切手の収集を趣味にしたことはない。

しかし、ある日思いついて職場に届く郵便物の消印入り切手を娘に持って帰って見せてやった。定規とカッターで封筒から丁寧に切手を切り取る。

 

締め日の20日から数日は、いらないのに請求書がたくさん来る。開封して中身を改めてため息をついてから切手の切り取り作業にかかる。思った以上に娘が喜んだので、調子に乗ってすべての郵便物から切手を取りあさる。同じ切手が何枚あってもいいというので、一番多い梅の図柄の82円切手は相当な数がたまった。初めて見る柄の切手があるとなんだかうれしくなり、大きな郵便物についてくる120円切手などあると、娘の喜ぶ顔が目に浮かぶ。
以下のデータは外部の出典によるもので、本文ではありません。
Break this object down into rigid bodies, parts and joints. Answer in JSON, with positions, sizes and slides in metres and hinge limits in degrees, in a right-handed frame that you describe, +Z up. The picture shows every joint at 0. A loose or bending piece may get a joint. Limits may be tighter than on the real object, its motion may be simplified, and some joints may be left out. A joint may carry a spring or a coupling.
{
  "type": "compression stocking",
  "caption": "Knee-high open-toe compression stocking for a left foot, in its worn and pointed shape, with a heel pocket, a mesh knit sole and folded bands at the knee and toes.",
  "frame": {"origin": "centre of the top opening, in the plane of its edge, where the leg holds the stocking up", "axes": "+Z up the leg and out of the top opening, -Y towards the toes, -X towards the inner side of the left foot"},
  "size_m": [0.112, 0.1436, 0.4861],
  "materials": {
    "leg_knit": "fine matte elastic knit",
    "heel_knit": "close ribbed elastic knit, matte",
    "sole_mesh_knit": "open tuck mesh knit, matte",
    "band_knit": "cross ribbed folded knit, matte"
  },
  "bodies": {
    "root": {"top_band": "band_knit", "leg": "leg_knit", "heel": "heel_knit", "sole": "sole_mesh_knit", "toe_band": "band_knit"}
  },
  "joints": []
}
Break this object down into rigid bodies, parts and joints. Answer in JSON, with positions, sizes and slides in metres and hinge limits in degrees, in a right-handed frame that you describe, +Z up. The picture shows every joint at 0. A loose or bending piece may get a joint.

珍しい切手があるとそれに気が行ってしまって、開封する前に切り取ってしまい、中身の請求書まで四角く切り抜いてしまうこともあった。

 

こどもだから消印入りのものでいいのだ。世の中にはこういうもの(本当は新品を)を集めるのが趣味の人がいるんだよ、と教える。よく見ればどの柄もきれいだ。集めてみると小さな美術館のような気がしてくる。切手集めも悪い趣味じゃないな、と思えてきた。娘は100円ショップで買ったカードホルダーに入れて大事にとっている。今に見返り美人が欲しいとか言ってきそうな気もする。

 

話は変わる。

先週末は娘のバトミントンの試合を見に行った。始めたばかりだが相手も始めたばかりの同級生の3年生の子だった。コートを挟んで握手してから試合開始だ。二人ともべた足で、サーブが入った方が勝ち、といった試合展開。相手がサーブを打つ順番なのに自分がサーブを打ったり、サーブごとに打つポジションが変わるのにそうしなかったりでやり直しが多く、また落ちた羽をサーブする相手にもっていくのにのんびり歩いて行ったりで、打ち合いがほとんどない割には試合時間が長い。間違えるとお互いににこにこしちゃって緊張感もない。バトミントンをやっているというよりか、羽子板で羽根つきをやっているように見えた。たまに奇跡的にラリーが続くと歓声が上がる。黄色いユニホームが娘ちゃん。

 



点数だけは大接戦で、結局負けた。上級生のお姉さんたちの中には負けて大泣きしている子もいたが、うちの子はやっぱりにこにこして帰ってきた。娘に勝った子は勝ち上がって同級生ながら経験者の子にコテンパンにやられた。娘が練習してもあの子ほどうまくなれるとはとても思えなかった。それでも後で娘にきいたら、試合ってのは面白いものなのだそうだ。

 

切手集めという大人っぽい趣味に足を踏み入れたり、初めての子とバトミントンの試合をしたり、だんだん世の中に出ていくのだなあと思う。抜けた後なかなか生えてこなかった前歯がやっと生えてきた、と喜んでいる。こんな子でもすぐ大人になるんだろうな、とちょっと実感した。